Ms Simmons did not reply to the questions and no other senator spoke during the motion to adjourn. Alfred Maybury, the DCFS director, was suspended last August after it was alleged he ignored complaints about the mistreatment of children by department staff.

An inquiry into his conduct was started by the Ministry of Social Development and Sports, then under former minister Michael Weeks, which had responsibility for the DCFS at the time.

Mr Weeks was later removed from the Cabinet in a reshuffle and Child and Family Services was moved to the Ministry of Legal Affairs.

The Government revealed last November that the Department of Internal Audit was conducting a review into the DCFS.

Mr Maybury returned to work in January after the Government announced that a “thorough investigation” had found the claims against him were “not substantiated”.

However, the Government has since refused to release the findings of the internal audit inquiry to The Royal Gazette under public access to information legislation on the basis that records it obtained or created as part of its remit were exempt from Pati.

It has also refused to say if a full report into allegations of misconduct against Mr Maybury existed.

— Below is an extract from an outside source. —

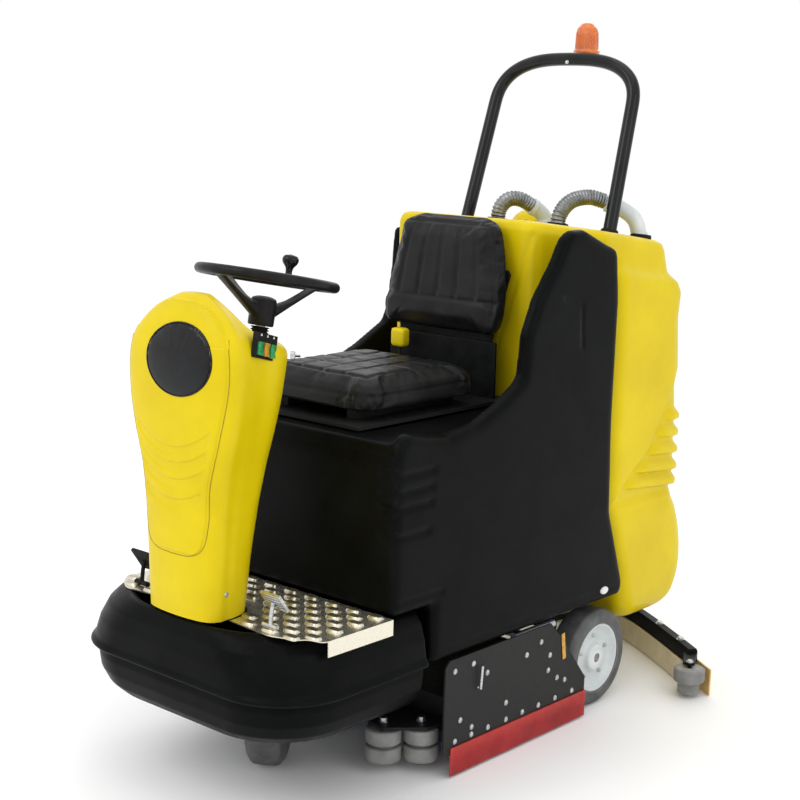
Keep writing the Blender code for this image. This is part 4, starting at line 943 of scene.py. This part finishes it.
def make_body_fittings():
    """Drain plug on the near side and the bracket behind the seat."""
    plug = rounded_profile([(0, 0.004), (0.014, 0.004), (0.0165, 0.002), (0.017, -0.004), (0, -0.004)],
        0.001)
    shape = lathe(plug, (1, 0, 0), (0, 0, 0), 48)
    flat = Matrix.Translation((0.3752, 0.307, 0.333)) @ Matrix.Diagonal((1, 1, 0.62, 1))
    bmesh.ops.transform(shape, matrix=flat, verts=shape.verts)
    add("drain_plug", shape, "chassis", WHITE)
    add("seat_bracket", slab((0.0, 0.0485, 0.93), (0.36, 0.009, 0.15)), "chassis", BLACK, bevel=0.003)


def make_bar():
    """Roll bar, its beacon plate and the boots at its feet."""
    foot, bend = Vector((0.249, 0.4255, 1.24)), Vector((0.235, 0.5325, 1.607))
    lean = (bend.y - foot.y) / (bend.z - foot.z)
    points = [foot.lerp(bend, t) for t in np.linspace(0, 1, 18)]
    for step in range(1, 60):
        angle = pi * step / 60
        across = copysign(abs(cos(angle)) ** 0.72, cos(angle))
        z = bend.z + 0.13 * sin(angle) ** 0.82
        points.append(Vector((bend.x * across, bend.y + lean * (z - bend.z), z)))
    points += [Vector((-p.x, p.y, p.z)) for p in [foot.lerp(bend, t) for t in np.linspace(1, 0, 18)]]
    for _ in range(3):
        points = [points[0], *[(a + b * 2 + c) / 4 for a, b, c in zip(points, points[1:], points[2:])],
            points[-1]]
    bar = tube(points, 0.0184, 36)
    plate = prism([(-0.028, 0.566), (0.028, 0.566), (0.03, 0.64), (0.02, 0.676), (-0.02, 0.676),
        (-0.03, 0.64)], "Z", 1.7282, 1.733)
    head = bolt((0.0, 0.5525, 1.7275), (0, -1, 0.25), 0.0042, 0.005)
    add("safety_bar", merged(bar, plate), "chassis", BLACK_GLOSS, "roll_bar", 45)
    add("bar_bolt", head, "chassis", STEEL)
    for side, sign in SIDES:
        axis = Vector((sign * (bend.x - foot.x), bend.y - foot.y, bend.z - foot.z)).normalized()
        place = Vector((sign * foot.x, foot.y, foot.z)) + axis * ((tank_top(foot.y) - foot.z) + 0.008)
        ring = rounded_profile([(0.0188, -0.012), (0.0245, -0.012), (0.024, -0.002), (0.0215, 0.001),
            (0.0188, 0.001)], 0.002)
        add(f"bar_boot_{side}", lathe(ring, axis, place, 48, True), "chassis", RUBBER)


def make_beacon():
    """Beacon base and the fluted lens."""
    base = rounded_profile([(0, 0), (0.0398, 0), (0.0398, 0.009), (0.0372, 0.013), (0.0365, 0.0198),
        (0, 0.0198)], 0.0015)
    add("beacon_socket", lathe(base, UP, (0, 0.644, 1.7334), 72), "chassis", RUBBER, "beacon_base", 40)
    lens = rounded_profile([(0, 0), (0.0378, 0), (0.0378, 0.008), (0.0335, 0.0115), (0.0318, 0.056),
        (0.0275, 0.071), (0.015, 0.084), (0, 0.0882)], 0.004, 5)

    def flutes(angle, radius, height):
        return -0.0009 + 0.0009 * cos(angle * 26) if 0.013 < height < 0.064 else 0.0

    fine = []
    for (r0, h0), (r1, h1) in zip(lens, lens[1:]):
        parts = max(1, int(abs(h1 - h0) / 0.003))
        fine += [(r0 + (r1 - r0) * k / parts, h0 + (h1 - h0) * k / parts) for k in range(parts)]
    fine.append(lens[-1])
    add("beacon_dome", lathe(fine, UP, (0, 0.644, 1.7537), 208, False, flutes), "chassis", AMBER,
        "beacon_lens", 70)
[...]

A government spokeswoman said on Monday that the internal audit department was asked, in 2018, to carry out the review by now-retired Wayne Carey, who was the permanent secretary for the social development and sport ministry. Mr Kempe said in the Senate last month that he had looked up the legislation, which was introduced to set up an internal audit department.

The Act outlined that the department would “provide an independent, objective assessment of the stewardship, performance and cost of government policies, programmes and operations, and to provide reasonable assurance that persons entrusted with public funds carry out their functions effectively, efficiently, economically, ethically, equitably and in accordance with the law”.

Mr Kempe said then: “You go through the Act and in various places it’s clear that, from not only the composition of the board, but the establishment of the department, that this is an audit department in the financial sense.

“So my next question came down to, why was the Internal Audit Act chosen as the instrument to investigate allegations of child abuse?”